*What is needed*.
Retype every entry in its entirety, without alteration.

[Stored items]

>>>

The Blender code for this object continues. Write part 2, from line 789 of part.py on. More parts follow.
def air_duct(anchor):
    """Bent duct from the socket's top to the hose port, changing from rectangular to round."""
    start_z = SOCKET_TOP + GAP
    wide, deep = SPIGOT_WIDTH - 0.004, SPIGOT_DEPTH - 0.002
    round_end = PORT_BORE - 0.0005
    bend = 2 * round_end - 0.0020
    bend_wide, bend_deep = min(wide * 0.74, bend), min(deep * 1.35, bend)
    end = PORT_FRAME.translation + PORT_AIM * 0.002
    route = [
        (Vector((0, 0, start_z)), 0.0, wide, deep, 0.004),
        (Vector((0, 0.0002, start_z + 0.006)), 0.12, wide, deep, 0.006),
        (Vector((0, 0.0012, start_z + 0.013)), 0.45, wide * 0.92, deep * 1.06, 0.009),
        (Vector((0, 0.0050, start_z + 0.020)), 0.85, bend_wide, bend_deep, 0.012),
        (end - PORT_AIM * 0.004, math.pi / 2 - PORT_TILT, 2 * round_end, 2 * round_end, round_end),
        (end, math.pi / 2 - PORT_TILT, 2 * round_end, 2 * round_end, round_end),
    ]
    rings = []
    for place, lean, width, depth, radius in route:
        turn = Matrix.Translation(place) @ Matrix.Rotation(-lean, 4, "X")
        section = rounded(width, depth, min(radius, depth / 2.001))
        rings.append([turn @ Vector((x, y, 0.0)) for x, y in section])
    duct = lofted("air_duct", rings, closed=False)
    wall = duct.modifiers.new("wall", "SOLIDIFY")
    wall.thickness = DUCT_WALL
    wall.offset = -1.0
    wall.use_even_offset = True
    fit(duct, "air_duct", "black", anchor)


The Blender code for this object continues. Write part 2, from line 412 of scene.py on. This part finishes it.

<<<

*Result of this exercise*.
The Blender code for this object continues. Write part 2, from line 789 of part.py on. More parts follow.
def air_duct(anchor):
    """Bent duct from the socket's top to the hose port, changing from rectangular to round."""
    start_z = SOCKET_TOP + GAP
    wide, deep = SPIGOT_WIDTH - 0.004, SPIGOT_DEPTH - 0.002
    round_end = PORT_BORE - 0.0005
    bend = 2 * round_end - 0.0020
    bend_wide, bend_deep = min(wide * 0.74, bend), min(deep * 1.35, bend)
    end = PORT_FRAME.translation + PORT_AIM * 0.002
    route = [
        (Vector((0, 0, start_z)), 0.0, wide, deep, 0.004),
        (Vector((0, 0.0002, start_z + 0.006)), 0.12, wide, deep, 0.006),
        (Vector((0, 0.0012, start_z + 0.013)), 0.45, wide * 0.92, deep * 1.06, 0.009),
        (Vector((0, 0.0050, start_z + 0.020)), 0.85, bend_wide, bend_deep, 0.012),
        (end - PORT_AIM * 0.004, math.pi / 2 - PORT_TILT, 2 * round_end, 2 * round_end, round_end),
        (end, math.pi / 2 - PORT_TILT, 2 * round_end, 2 * round_end, round_end),
    ]
    rings = []
    for place, lean, width, depth, radius in route:
        turn = Matrix.Translation(place) @ Matrix.Rotation(-lean, 4, "X")
        section = rounded(width, depth, min(radius, depth / 2.001))
        rings.append([turn @ Vector((x, y, 0.0)) for x, y in section])
    duct = lofted("air_duct", rings, closed=False)
    wall = duct.modifiers.new("wall", "SOLIDIFY")
    wall.thickness = DUCT_WALL
    wall.offset = -1.0
    wall.use_even_offset = True
    fit(duct, "air_duct", "black", anchor)


The Blender code for this object continues. Write part 2, from line 412 of scene.py on. This part finishes it.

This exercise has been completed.